Best Thread Colors for Denim Embroidery

Color contrast defines the visual impact of jean pocket embroidery. The most effective combinations in current fashion are white embroidery on blue denim for a clean, classic look; red or orange stitching on black jeans for a bold streetwear aesthetic; gold thread on light denim for a luxury fashion feel; silver on dark indigo denim for a modern, premium appearance; and cream or off-white on vintage-wash denim for an authentic handmade look.
Strong contrast almost always performs better on denim than tonal embroidery, because the texture of the weave tends to absorb subtle color differences.
How to Care for Embroidered Jean Pockets
Embroidered denim is durable when cared for correctly. Wash jeans inside out to protect thread from friction against other garments during the wash cycle. Use cold water, which reduces both color fading and stress on the thread itself. Avoid high dryer heat air drying or low-heat tumble drying preserves embroidery significantly longer. Use a gentle detergent without harsh bleaching agents that break down thread color over time.
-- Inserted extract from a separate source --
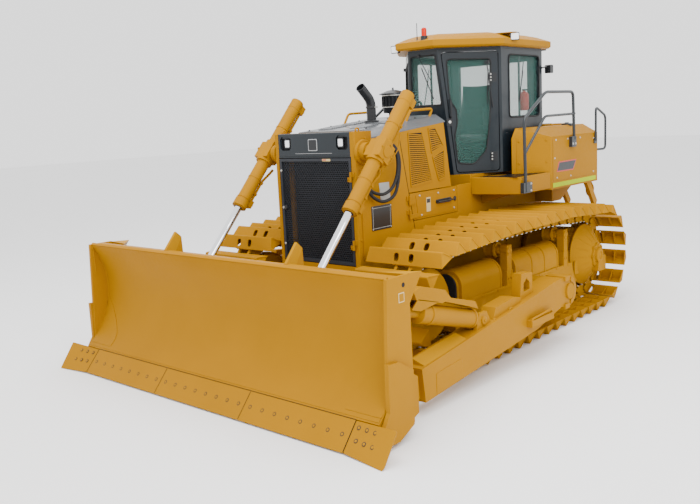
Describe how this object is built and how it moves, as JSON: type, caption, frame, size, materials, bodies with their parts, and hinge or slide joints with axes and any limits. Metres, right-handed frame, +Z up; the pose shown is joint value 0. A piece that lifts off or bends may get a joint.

Jean Pocket Embroidery as a Business
If you are considering building a business around how to embroider on jean pocket, the market conditions are favorable. Customers who want personalized, embroidered denim expect to pay premium prices and they do. The combination of skill, customization, and the perceived luxury of embroidery over printing creates strong price justification.
The most profitable segments for denim embroidery businesses are personalized jeans with names or initials, western fashion with signature embroidery styles, streetwear branding with embroidered logos, boutique women's fashion with floral pocket designs, and custom gifts for individuals and couples.
The barrier to entry is lower than many assume a quality machine, proper needle and stabilizer knowledge, and professional digitizing skills are the foundation. From there, jean pocket embroidery scales well as you build a customer base and expand your design catalog.